Heureusement, il y a les sœurs Rousseau, Victoire (qui joue Paméla à 6 ans) et Constance (qui joue Paméla à 17 ans). L'idée de confier les rôles d'un personnage à deux moments de sa vie à deux sœurs donne une vraisemblance que l'on ne retrouve pas quand le casting n'a été fait que sur des critères de ressemblance morphologique. Et puis toutes deux jouent étonnamment juste, et entraînent leurs partenaires adultes dans cette authenticité. Quand Paméla retrouve Martine, puis Victor, l'intensité de sa présence, reposant sur un port de tête aérien et un regard étrangement mobile parvient enfin à nous raccrocher à l'histoire et à nous émouvoir.
Philippe Azoulay dans Libération évoque "Bergman, Garrel, Eustache, Doillon, Bresson, Blain. Comme chez eux, la maturité consiste ici à dire la fugue et ne lui faire aucun reproche". Tiens donc ; Victor est quand même un adulescent particulièrement agaçant, perpétuellement dans la négation, la fuite, l'esquive ; et si Paméla lui pardonne, tout à son contentement d'avoir retrouvé un père, je ne suis pas persuadé que la présentation qu'en a fait la réalisatrice était exempte de reproches.
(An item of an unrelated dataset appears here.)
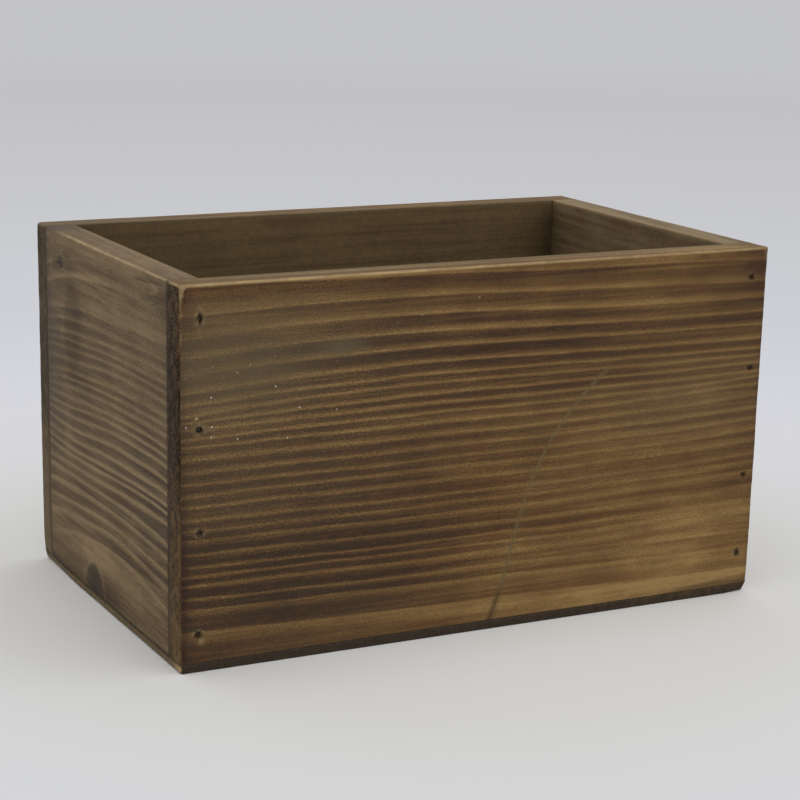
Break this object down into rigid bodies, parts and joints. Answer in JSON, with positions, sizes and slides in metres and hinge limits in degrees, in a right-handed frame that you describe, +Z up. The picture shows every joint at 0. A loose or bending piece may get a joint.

Espérons juste que Mia Hansen-Løve réussisse à se débarrasser à l'avenir de ses citations indigestes et de ses poncifs narratifs, et qu'elle sache prolonger la grâce de certains passages, comme la conversation sur les ponts viennois entre Victor et Paméla à 6 ans, ou la façon que la même Paméla adolescente a de parler de "son frère par alliance". Espérons pour cela qu'elle ne prenne pas trop les critiques pour argent comptant.